Last year EMC’s somewhat controversial acquisition of Data Domain right under the noses of NetApp raised several eyebrows to say the least. Considering the reported amount of $2.1 billion and their already deduplication packed portfolio which consisted of the source based Avamar, the file-level deduplication/compression of its Celerra filer and their Quantum dedupe integrated VTLs, some heads were left scratching as to what actually was the big deal with the target based deduplication solution of Data Domain. Almost a year on and with Data Domain’s DD880 being adopted by an ever growing customer base, the heads have stopped scratching and are paying close attention as to what is probably the most significant advancement in backup technology of the last decade.
With deduplication currently being all the rage, with possibly only ‘Cloud Computing’ overshadowing it, the benefits of deduplication are becoming an exigency for backup and storage architects. With most backup software producing copious amounts of duplicate data stored in multiple locations, deduplication offers the ability to eliminate those redundancies and hence use less storage, less bandwidth for backups and hence shrink backup windows. With source based and file level based deduplication offerings, it is Data Domain’s target based solution i.e. the big black box that is clearly taking the lead and producing the big percentages in terms of data reduction. So what exactly is so amazing about the Data Domain solution, when upon initial glance at for example the DD880 model, all one can see is just a big black box? Even installing one of the Data Domain boxes hardly requires much brainpower apart from the assignment of an IP address and a bit of cabling. And as for the GUI, one could easily forget about it as the point of the ‘big black box’ is that you just leave it there to do its thing and sure enough it does its thing.

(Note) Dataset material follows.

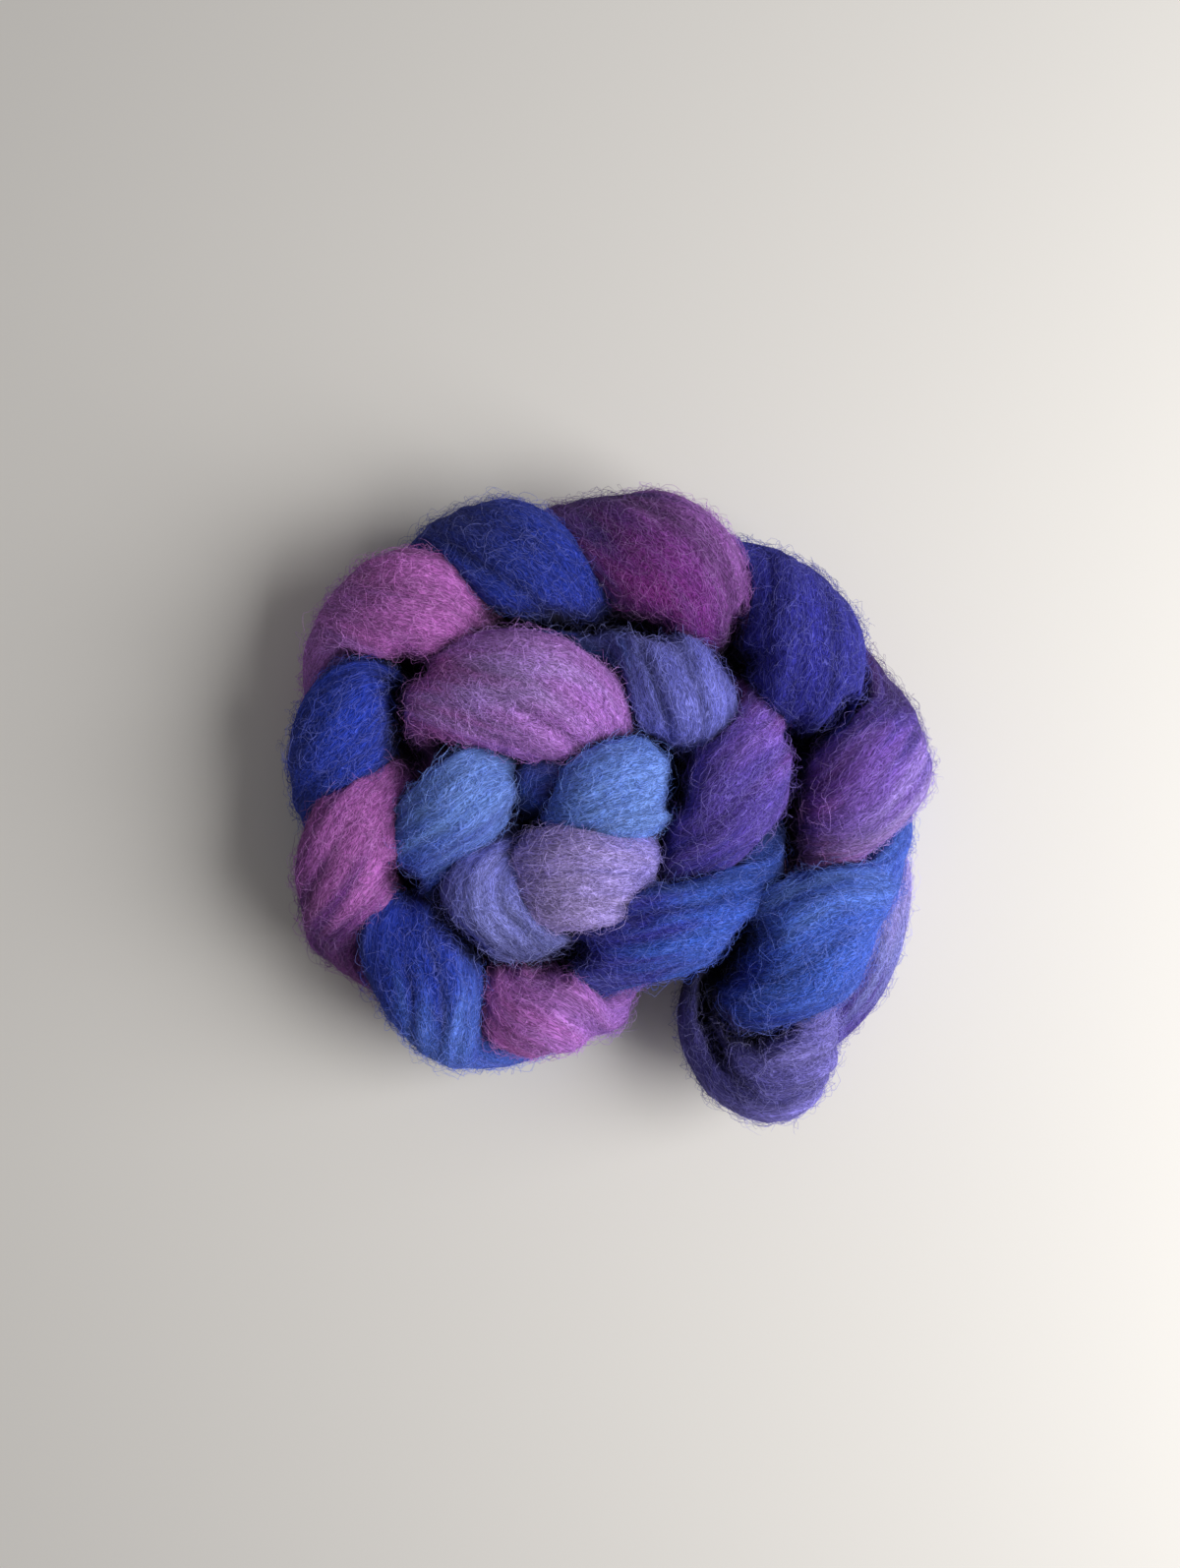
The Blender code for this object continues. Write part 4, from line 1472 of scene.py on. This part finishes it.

And while the big black box sits there in your data center the figures start to jump out at you where an average backup environment can see a reduction of up to 20 times. For example a typical environment with a first full backup of 1TB with only 250GB of physical data will immediately see a quadrupled reduction. If such an environment was to take weekly backups with a logical growth rate of 1.4TB per week but with only a physical growth of 58GB per week, the approximate reduction could go up to more than 20 times within four months:
First Full + (Cumulative Logical Growth x Number of weeks) / Physical Full + (Cumulative Physical Growth x Number of weeks)
e.g. After 25 weeks
Reduction = 1TB + (1.4TB x 25) / 0.250TB + (0.058TB x 25)
= 35TB / 1.7TB
= 21 times less data is backed up
So how does Data Domain come up with such impressive results? Upon closer inspection, despite being considered the ‘latest technology’, Data Domain’s target based deduplication solution has actually been around since 2003, so in other words these guys have been doing this for years. Now in 2010 with the DD880, to term their latest ‘cutting edge’ would be somewhat misleading when a more suitable term would be ‘consistently advancing’. Those consistent advancements have come from the magic of the big black box being based on its CPU-centric architecture and hence not reliant upon adding more disk drives. So whenever Intel unveils a new processor, Data Domain does likewise with its incorporation into their big black box. Consequently the new DD880’s stunning results are the result of its incorporation of a quad-socket quad-core processor system. With such CPU power the DD880 can easily handle aggregate throughput to up to 5.4 TB per hour and single-stream throughput of up to 1.2 TB per hour while supporting up to 71 TB of usable capacity, leaving its competitors in its wake. Having adopted such an architecture, Data Domain have pretty much guaranteed a future of advancing their inline deduplication architecture by taking advantage of every inevitable advance on Intel's CPUs.
Unlike the source based offerings, Data Domain’s Target-based solution is controlled by a storage system rather than a host and thus takes the files or volumes from the disk and simply dumps them onto to the disk-based backup target. The result is a more robust and sounder solution to a high change-rate environment or one with large databases where RPOs can be met a lot easier than with a source-based dedupe solution.
Another conundrum that Data Domain’s solution brings up is the future of tape based backups. The cheap RAID 6 protected 1 TB / 500 GB 7.2k rpm SATA HDD disks used by the DD880 alongside the amount of data reduced via its deduplication also brings into question the whole cost advantage of backing up to tape. If there’s less data to back up and hence fewer disks than tape required, what argument remains for avoiding the more efficient disk to disk back up procedure? An elimination of redundant data with a factor of 20:1 brings the economics of disk backup closer than ever to those of tape backups. Couple that with the extra costs of tape backups often failing, the tricky recovery procedures of tape based backups as well as backup windows which are increasingly scrutinized; this could well be the beginning of the end of the Tape Run guys having to do their regular rounds to the safe.
Furthermore with compatibility already with CIFS, NFS, NDMP and the Symantec OpenStorage, word is already out that development work is being done to integrate closer with EMC’s other juggernauts VMware and Networker. So while deduplication and its many forms saturate the market and bring in major cost savings to backup architectures across the globe, it is Data Domain’s CPU based, target based inline solution which has the most promising foundation and future and currently unsurpassable results. $2.1 billion? Sounds like a bargain.